Levens Choir, Cartmel Priory

Levens Choir celebrated two anniversaries: the 400th of the death of Shakespeare, and the 40th of the foundation of the choir. Their conductor and founder Ian Jones had put together a very well-planned programme of settings of English music and verse: words by Shakespeare and his contemporaries and by more modern poets, together with readings from Shakespeare and others. It was a varied and well-balanced programme, in which the audience’s interest was held throughout.

The programme notes (also by Ian Jones - this man works hard for his choir!) set out many of the words of the songs in full. The notes were a good read in themselves, even had the music not taken place.

The programme included some unfamiliar pieces (unfamiliar to this reviewer, at least), whose discovery was one of the many pleasures of this concert. One such was the wonderful motet Faire is the Heaven, setting words by the Elizabethan poet Edmund Spenser to music for double choir by William Henry Harris. The choir gave this a splendid performance for which the Cartmel Priory acoustic was very well suited.

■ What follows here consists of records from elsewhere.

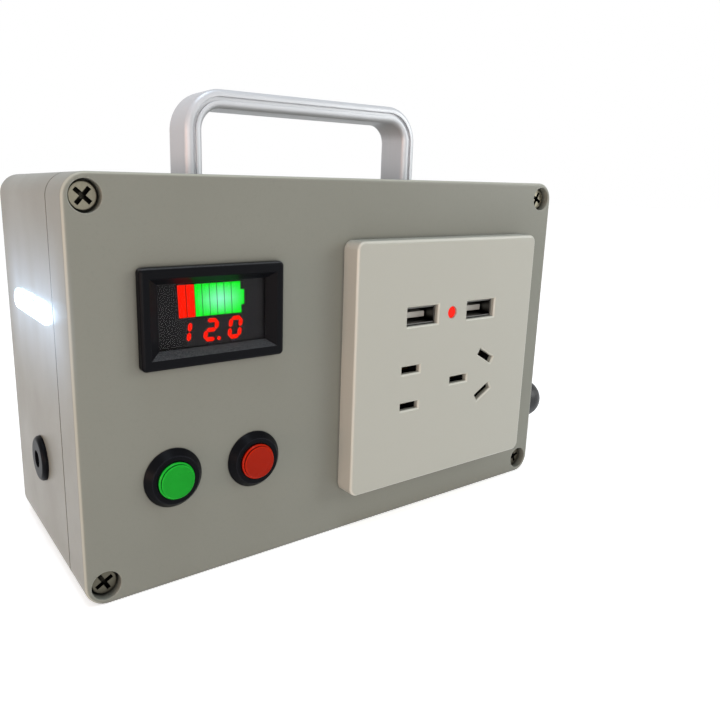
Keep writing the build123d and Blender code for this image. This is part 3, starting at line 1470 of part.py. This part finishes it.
write("base_shell", base_shell())
write("front_cover", front_cover())
write("cover_gasket", cover_gasket())
write("cover_screws", *cover_screws())
write("carry_handle", carry_handle())
write("handle_screws", *handle_screws(), *handle_washers())
write("socket_faceplate", socket_faceplate())
write("socket_body", socket_body())
write("socket_contacts", *socket_contacts(), *socket_terminals())
write("socket_screws", *socket_screws(), *socket_nuts())
write("usb_ports", usb_shell(usb_left_x), usb_shell(usb_right_x))
write("usb_tongues", usb_tongue(usb_left_x), usb_tongue(usb_right_x))
write("usb_board", usb_board())
write("socket_indicator", socket_indicator())
write("meter_bezel", meter_bezel())
write("meter_glass", meter_inner(glass_y, digit_y))
write("meter_digits", *meter_digits())
write("gauge_red_bars", *gauge_red_bars())
write("gauge_green_bars", *gauge_green_bars())
write("meter_display", meter_inner(display_y, meter_board_y))
write("meter_board", meter_board())
write("button_bezels", button_bezel(green_button_x), button_bezel(red_button_x))
write("green_button_cap", button_cap(green_button_x))
write("red_button_cap", button_cap(red_button_x))
write("button_springs", button_spring(green_button_x), button_spring(red_button_x))
write("button_switches", button_switch(green_button_x), button_switch(red_button_x))
write("button_nuts", *button_nuts())
write("lamp_lens", lamp_lens())
write("lamp_leds", *lamp_leds())
write("lamp_board", lamp_board())
write("dc_jack_shell", dc_jack_shell())
write("dc_jack_pin", dc_jack_pin(), *dc_jack_terminals())
write("dc_jack_nut", dc_jack_nut())
write("gearbox_outer_plate", gearbox_outer_plate())
write("gearbox_inner_plate", gearbox_inner_plate())
write("gearbox_pillars", *gearbox_pillars())
write("inner_screws", *gearbox_plate_screws(), *generator_screws(), *board_screws(), *lamp_screws())
write("gearbox_screws", *gearbox_screws())
write("shaft_bushes", wall_bush(), inner_bush(), *generator_bushes())
write("crank_shaft", crank_shaft())
write("drive_gear", drive_gear())
write("idler_gear", idler_gear())
write("idler_axle", idler_axle())
write("crank_arm", crank_arm())
write("crank_screw", crank_screw())
write("grip_pin", grip_pin())
write("crank_grip", crank_grip())
write("grip_cap", grip_cap())
write("generator_can", generator_can())
write("generator_brush_gear", generator_end_cap(), *generator_brushes())
write("generator_magnets", *generator_magnets())
write("generator_rotor", generator_rotor())
write("generator_pinion", generator_pinion())
write("battery_cells", *battery_cells())
write("battery_holder", battery_holder(), *cell_links())
write("inverter_board", inverter_board())
write("transformer", transformer_core(), transformer_winding())
write("heat_sink", heat_sink())
write("charge_board", charge_board())
write("inner_wires", *generator_wires(), *battery_wires(), *side_wires(), *front_wires())
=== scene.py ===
from math import radians

import bpy
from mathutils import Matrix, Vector


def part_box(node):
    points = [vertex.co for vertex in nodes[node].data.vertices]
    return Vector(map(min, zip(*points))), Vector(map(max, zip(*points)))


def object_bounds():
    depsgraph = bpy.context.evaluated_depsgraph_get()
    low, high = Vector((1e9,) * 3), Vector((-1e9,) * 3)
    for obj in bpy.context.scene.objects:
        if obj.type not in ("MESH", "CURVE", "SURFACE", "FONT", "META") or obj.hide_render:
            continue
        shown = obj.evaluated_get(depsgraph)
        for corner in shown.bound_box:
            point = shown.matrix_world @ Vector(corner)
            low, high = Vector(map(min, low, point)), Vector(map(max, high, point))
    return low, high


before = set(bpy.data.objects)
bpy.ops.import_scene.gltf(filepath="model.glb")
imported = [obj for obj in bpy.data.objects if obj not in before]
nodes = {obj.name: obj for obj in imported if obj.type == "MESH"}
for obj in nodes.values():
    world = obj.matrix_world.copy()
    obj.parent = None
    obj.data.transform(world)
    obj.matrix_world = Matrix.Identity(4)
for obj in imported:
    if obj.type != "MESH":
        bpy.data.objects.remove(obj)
cad_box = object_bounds()

MM = 0.001

# the side lamp's light: a glow in its own bar, and a painted glow on the plastic around it
FLANGE_PROUD = 1.8 * MM  # from the left wall to the inlet's flange, the leftmost point
LAMP_END = 3 * MM  # the halo is even up to this far inside the lamp's ends
HALO_REACH = 34 * MM
HALO_DEPTH = 1.7 * MM  # how far it follows the rounded edges
HALO_FALL = 2.2
LENS_CORE = 1.2 * MM  # half of the bright line along the bar
LENS_EDGE = 3.0 * MM  # where that line has faded
LENS_DROP = 0.7 * MM  # the line lies this far below the diodes' middle

# below the first height a cover screw is darker, above the second it has its full colour
SCREW_HEIGHTS = (10 * MM, 100 * MM)
WIRE_PITCH = 0.4 * MM

# scales of the noises that several materials share, in waves per metre
CLOUDS = 18
FLECKS = 1400
SMUDGES = 60

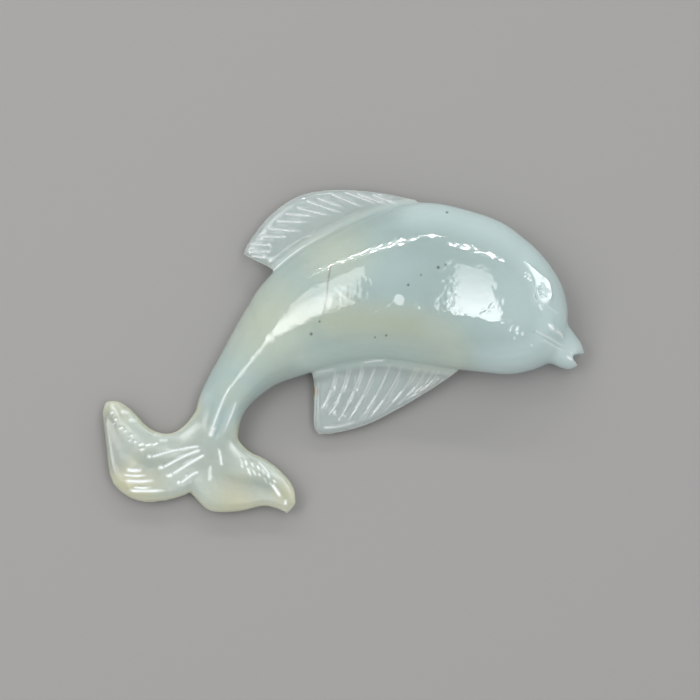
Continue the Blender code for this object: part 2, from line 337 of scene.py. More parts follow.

More familiar were the three Shakespeare songs by Vaughan Williams, written as a test piece for a 1951 music festival. In the first of these, Full Fathom Five, the choir imitates the sound of church bells. Some forty strong and standing on the chancel steps, the choir was spread rather widely, so that the singers on the outermost extremities sometimes found it hard to remain fully in touch with the rest of the choir. This is often a difficulty when choirs perform to an audience, because churches are usually designed for antiphonal singing with the choir members facing each other across the chancel, rather than looking towards an audience. But the moments of slight raggedness were few and brief.

This was followed by works by Benjamin Britten, John Rutter, and finally Welcome Sweet and Sacred Feast by Gerald Finzi. This brought to an end a concert which had been most satisfying in both its structure and its performance.